Bulfinch's Mythology The Age of Fable

Page: 117

In The Love of Alcestis, one of the poems in The Earthly Paradise, Mr. Morris thus tells the story of the taming of the lions:

  "—— Rising up no more delay he made,
  But took the staff and gained the palace-door
  Where stood the beasts, whose mingled whine and roar
  Had wrought his dream; there two and two they stood,
  Thinking, it might be, of the tangled wood,
  And all the joys of the food-hiding trees.
  But harmless as their painted images
  'Neath some dread spell; then, leaping up, he took
  The reins in hand and the bossed leather shook,
  And no delay the conquered beasts durst make,
  But drew, not silent; and folk just awake,
  When he went by as though a god they saw,
  Fell on their knees, and maidens come to draw
  Fresh water from the fount, sank trembling down,
  And silence held the babbling, wakened town."


The poems and histories of legendary Greece often relate, as has been seen, to women and their lives. Antigone was as bright an example of filial and sisterly fidelity as was Alcestis of connubial devotion. She was the daughter of OEdipus and Jocasta, who, with all their descendants, were the victims of an unrelenting fate, dooming them to destruction. OEdipus in his madness had torn out his eyes, and was driven forth from his kingdom Thebes, dreaded and abandoned by all men, as an object of divine vengeance. Antigone, his daughter, alone shared his wanderings, and remained with him till he died, and then returned to Thebes.

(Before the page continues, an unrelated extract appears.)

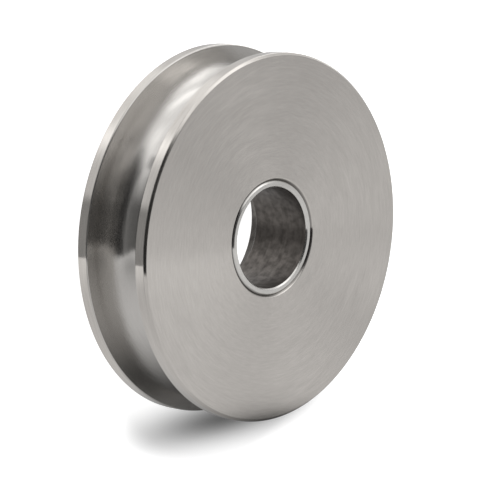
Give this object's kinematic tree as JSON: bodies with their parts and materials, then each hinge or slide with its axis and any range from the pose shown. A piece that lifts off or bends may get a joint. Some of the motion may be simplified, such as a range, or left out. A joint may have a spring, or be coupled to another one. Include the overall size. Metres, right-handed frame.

Her brothers, Eteocles and Polynices, had agreed to share the kingdom between them, and reign alternately year by year. The first year fell to the lot of Eteocles, who, when his time expired, refused to surrender the kingdom to his brother. Polynices fled to Adrastus, king of Argos, who gave him his daughter in marriage, and aided him with an army to enforce his claim to the kingdom. This led to the celebrated expedition of the "Seven against Thebes," which furnished ample materials for the epic and tragic poets of Greece.

Amphiaraus, the brother-in-law of Adrastus, opposed the enterprise, for he was a soothsayer, and knew by his art that no one of the leaders except Adrastus would live to return. But Amphiaraus, on his marriage to Eriphyle, the king's sister, had agreed that whenever he and Adrastus should differ in opinion, the decision should be left to Eriphyle. Polynices, knowing this, gave Eriphyle the collar of Harmonia, and thereby gained her to his interest. This collar or necklace was a present which Vulcan had given to Harmonia on her marriage with Cadmus, and Polynices had taken it with him on his flight from Thebes. Eriphyle could not resist so tempting a bribe, and by her decision the war was resolved on, and Amphiaraus went to his certain fate. He bore his part bravely in the contest, but could not avert his destiny. Pursued by the enemy he fled along the river, when a thunderbolt launched by Jupiter opened the ground, and he, his chariot, and his charioteer, were swallowed up.